De plus, à l’image d’une Nature cruelle peuplée de plantes carnivores et de rapaces affamés, personne n’y est à l’abri. Car les rapports bourreau / victime sont facilement interchangeables : La redoutable Mme Venable peut tout aussi bien se faire dépouiller des souvenirs de son fils par sa sœur et son neveu, le « doux » Sebastian utiliser sa mère et sa cousine comme appât sexuel, ou les jeunes mendiants harceler le riche micheton qui avait pris l’habitude de les « consommer »…
La mère de Sebastian nous démontre en outre que, même mort, on peut encore s’approprier l’image de l’autre, violer son souvenir, en réinterprétant les faits à notre avantage.
Au fur et à mesure de l’avancée du film le leitmotiv du cannibalisme se fait moins métaphorique, plus directement pressant; Catherine semble éviter de peu d’être dépecée par une horde de déments au fond d’une « fosse », puis d’être « mangée toute crue » sur une plage par des grappes de jeunes hommes en rut…
Mais le procédé atteint son paroxysme lors de la longue remémoration finale, cauchemar hallucinant et baroque évoquant une scène d’un tableau de Bosch.
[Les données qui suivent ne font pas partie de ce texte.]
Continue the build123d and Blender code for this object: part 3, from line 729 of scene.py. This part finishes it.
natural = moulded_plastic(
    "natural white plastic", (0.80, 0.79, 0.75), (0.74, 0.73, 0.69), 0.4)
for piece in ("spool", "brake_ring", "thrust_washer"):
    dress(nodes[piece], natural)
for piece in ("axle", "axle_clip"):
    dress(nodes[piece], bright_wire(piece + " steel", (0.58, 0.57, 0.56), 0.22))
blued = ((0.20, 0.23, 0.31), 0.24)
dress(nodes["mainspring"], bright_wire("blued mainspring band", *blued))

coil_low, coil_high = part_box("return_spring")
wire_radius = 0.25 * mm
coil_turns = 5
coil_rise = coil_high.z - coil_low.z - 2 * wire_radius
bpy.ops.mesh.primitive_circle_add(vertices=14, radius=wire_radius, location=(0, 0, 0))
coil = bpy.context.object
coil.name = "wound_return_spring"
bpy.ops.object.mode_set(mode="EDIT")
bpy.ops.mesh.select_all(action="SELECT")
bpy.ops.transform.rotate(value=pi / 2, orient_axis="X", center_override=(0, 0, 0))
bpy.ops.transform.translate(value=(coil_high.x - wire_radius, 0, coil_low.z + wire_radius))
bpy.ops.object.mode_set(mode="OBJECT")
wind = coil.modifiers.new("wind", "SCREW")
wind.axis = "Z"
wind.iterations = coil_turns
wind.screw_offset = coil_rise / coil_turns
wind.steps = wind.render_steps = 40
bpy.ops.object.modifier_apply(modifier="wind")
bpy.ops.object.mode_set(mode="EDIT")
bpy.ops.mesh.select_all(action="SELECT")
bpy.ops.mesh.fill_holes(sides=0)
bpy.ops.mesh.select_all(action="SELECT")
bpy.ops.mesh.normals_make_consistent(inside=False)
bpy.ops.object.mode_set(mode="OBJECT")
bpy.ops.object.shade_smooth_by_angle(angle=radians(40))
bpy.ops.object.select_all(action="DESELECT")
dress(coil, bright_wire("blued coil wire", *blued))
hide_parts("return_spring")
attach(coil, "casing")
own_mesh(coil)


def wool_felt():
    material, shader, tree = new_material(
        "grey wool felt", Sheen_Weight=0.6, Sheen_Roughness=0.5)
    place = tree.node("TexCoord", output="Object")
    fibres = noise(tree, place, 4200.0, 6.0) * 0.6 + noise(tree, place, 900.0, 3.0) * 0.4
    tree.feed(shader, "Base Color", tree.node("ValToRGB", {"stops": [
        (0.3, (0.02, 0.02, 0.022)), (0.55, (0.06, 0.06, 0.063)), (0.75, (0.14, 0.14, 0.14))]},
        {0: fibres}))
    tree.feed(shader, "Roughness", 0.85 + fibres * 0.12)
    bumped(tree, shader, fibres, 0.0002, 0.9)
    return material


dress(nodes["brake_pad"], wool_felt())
Poursuivi par de véritables « sauvages, » grégaires, déchaînés et battant du tam-tam, Sebastian finira mis en pièces sur les ruines d’un temple païen.
Même l’argent, jeté par poignées, apparaît impuissant à le sauver de cette fin atroce; Seule semble compter la mise à mort une fois l’irrationnel processus lancé.
L’homme est véritablement devenu un loup pour l’homme à « la Cabeza de los lobos ». La « face de dieu », l’ultime vérité, est un festin d’oiseau de proie.
Le personnage de Catherine (et, dans une moindre mesure, le Dr Cukrowicz) semble néanmoins épargné par cette sinistre morale. Elle confesse ne pas connaître la haine. Ce qui en fait une victime toute désignée pour ses semblables. Comme sainte Catherine elle est sincère et amie de la vérité, comme celle-ci on va tenter de la « décapiter » pour la faire taire.
L’idée du martyr, du sacrifice, est omniprésent : Saint Sébastien, patron officieux de l’homosexualité, a fini massacré par ses propres hommes.
Mais la où Sebastian est dévoré par un système qu’il a, en dernier recours, cautionné, Catherine mérite d’être sauvée car elle a toujours su rester elle-même.
C’est par l’amour, seule pulsion acceptable, excusable (« un baiser amical» nous dit le Dr Cukrowicz), qu’elle trouvera le salut et transformera le médecin persécuteur en allié et en ami qui lui rétablira sa place dans le monde.
À l’inverse, Violette Venable, qui n’a toujours connu de l’attachement que son versant narcissique, plonge dans la folie ; Isolée en elle-même pour ne pas avoir à affronter la terrible vérité sur ses rapports avec son fils.